From the opening announcement it is clear the film has a political and satirical point to make: ‘Great Britain’s Colonies are known to be the outposts of her Empire. They are reputed also to be the outposts of dressing for dinner, reading “The Times”, cricket and afternoon tea... This film tells of a mythical Colony of this kind during Britain’s recent Labour regime.’ That statement is a clue to the balancing act of mockery and patriotism the narrative tries to accomplish. In the colony (and naval base) of Artisa, the existing governor is replaced after a worker’s strike and dockyard riot. Instead of reliable aristocratic candidate Sir James Kirkman (Cecil Parker), Britain installs northern trade union leader George Harrison (Eric Portman). A man of action rather than a diplomat, Harrison rejects much of Kirkman’s advice and tries to change working conditions for the Arista dockyard workers, leading to a confrontation with Arista’s corrupt Prime Minister (Gerard Heinz) and local union leader Morellos (Geoffrey Keen). As the military are called out to deal with another strike and riot, Harrison relies on a final speech to try and get the workers on his side and back to work.

The class and political conflict is clear from the opening words and dialogue. One of the film’s representations of colonial ‘Britishness’ is a group of old ladies who gather at ‘Ye Olde Tea Shoppe’, read The Times and discuss the latest developments in London society. It is one of these ladies who declares, upon hearing of Harrison’s appointment, ‘I suppose with this wretched government one had to expect a Socialist, but they might at least have sent us one of the right sort’ (i.e. a socialist from the right background) It is tempting to compare this old-fashioned and fusty version of Britain with a similar gathering of old ladies in The Ladykillers (1955) three years later. In both cases, it is possible to read the gatherings as a clash of modernity, tradition and party politics – if the The Ladykillers (as director Mackendrick claimed) was about the Edwardian anachronism of Mrs Wilberforce (and her gloriously skewed house), then His Excellency signals the Victorian/Edwardian colonial mindset is equally anachronistic. If The Ladykillers can be read as a veiled comment on the post-war political landscape (as suggested by Jeffrey Richards and Anthony Aldgate), His Excellency offers a more explicit intervention in such debates.

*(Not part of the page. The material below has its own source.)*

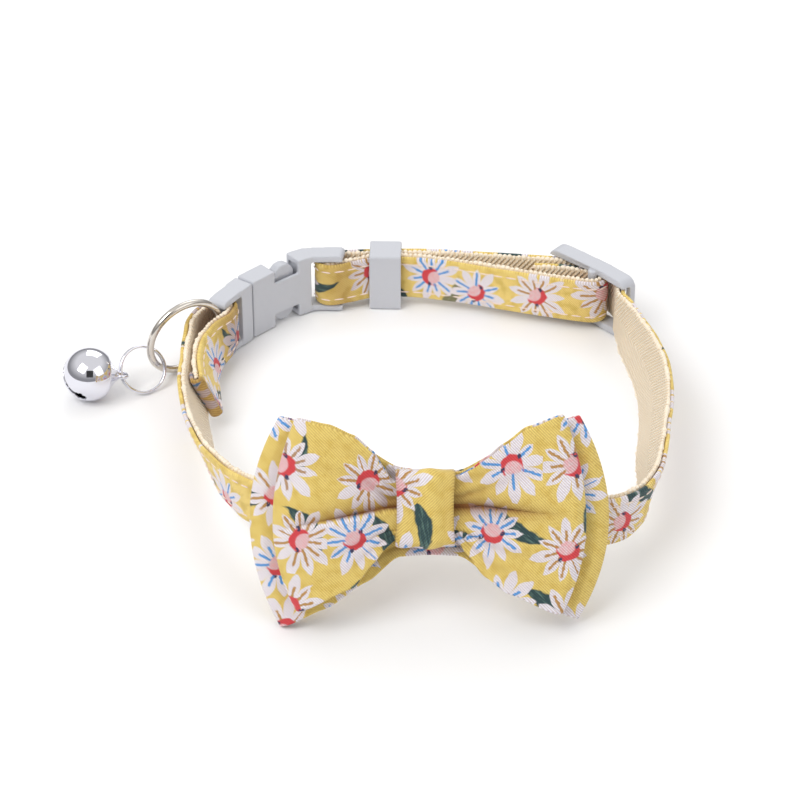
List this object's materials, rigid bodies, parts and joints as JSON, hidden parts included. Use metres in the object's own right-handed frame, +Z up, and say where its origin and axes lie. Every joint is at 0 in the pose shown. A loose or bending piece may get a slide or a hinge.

Ealing’s politics and productions were class-ridden, but the content of their films can also be seen as driven by a reformer’s zeal, an often middle class exploration of modern society and different areas of Britain and abroad. While much of its representation of Britain here is aristocratic or militaristic, Harrison and his daughter Peggy (Susan Stephen) are the voices of the sensible middle classes, mediators that can attempt to talk to both sides and reach a compromise. This is hardly the socialism rejected in the line of dialogue quoted above, but it is a return to wartime values of compromise and coalition (Harrison accepts the need for Kirkman’s upper class help, Kirkman accepts Harrison’s perspective is valid). These are elements and ideals that Ealing understood, given Balcon’s description of their ‘mild revolution’ when many of them supported the post-war Labour government. However, the other side of this exploration of Britishness abroad means the film gives little voice to the natives of Arista, who are broadly scheming or in the pocket of large corporations. The local police chief Dobrieda (Eric Pohlmann), for example, is a caricature, a pompous colourful peacock of a figure that struts around the film like a bad Mussolini impersonator.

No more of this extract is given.